The Hidden Uniform Cluster Prior in Self-Supervised Learning
Mahmoud Assran, Randall Balestriero, Quentin Duval, Florian Bordes, Ishan Misra, Piotr Bojanowski, Pascal Vincent, Michael Rabbat, Nicolas Ballas
TL;DR
The paper shows that common self-supervised joint-embedding losses enforce a uniform cluster prior, which harms learning on class-imbalanced data. It formalizes this as a K-means-like implicit/explicit clustering bias and demonstrates the negative impact via extensive experiments, including prototype visualizations. To address this, it introduces Prior Matching for Siamese Networks (PMSN), extending MSN to arbitrary priors (notably power-law), and demonstrates improved semantic transfer on long-tailed datasets like iNaturalist when priors are matched to data distribution. The work also provides both toy and real-data analyses, including visualizations of learned prototypes, to illustrate how prior choice shapes the semantic content of learned representations.
Abstract
A successful paradigm in representation learning is to perform self-supervised pretraining using tasks based on mini-batch statistics (e.g., SimCLR, VICReg, SwAV, MSN). We show that in the formulation of all these methods is an overlooked prior to learn features that enable uniform clustering of the data.
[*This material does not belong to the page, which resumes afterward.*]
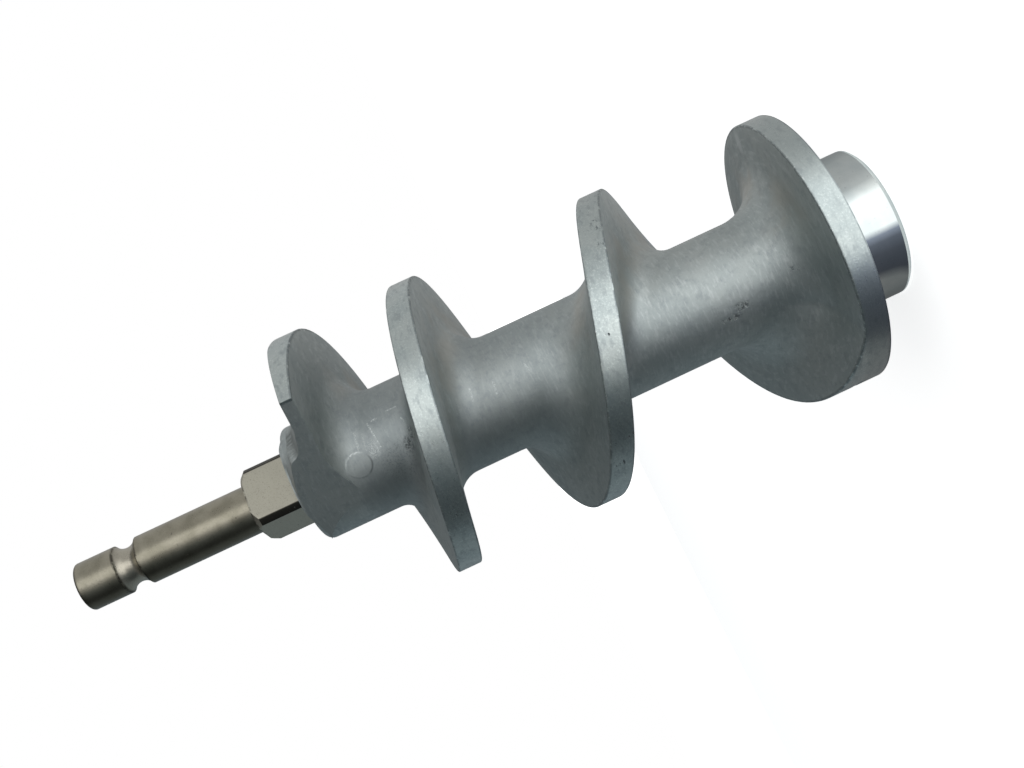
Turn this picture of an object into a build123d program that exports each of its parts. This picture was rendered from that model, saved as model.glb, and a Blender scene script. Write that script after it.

While this prior has led to remarkably semantic representations when pretraining on class-balanced data, such as ImageNet, we demonstrate that it can hamper performance when pretraining on class-imbalanced data. By moving away from conventional uniformity priors and instead preferring power-law distributed feature clusters, we show that one can improve the quality of the learned representations on real-world class-imbalanced datasets. To demonstrate this, we develop an extension of the Masked Siamese Networks (MSN) method to support the use of arbitrary features priors.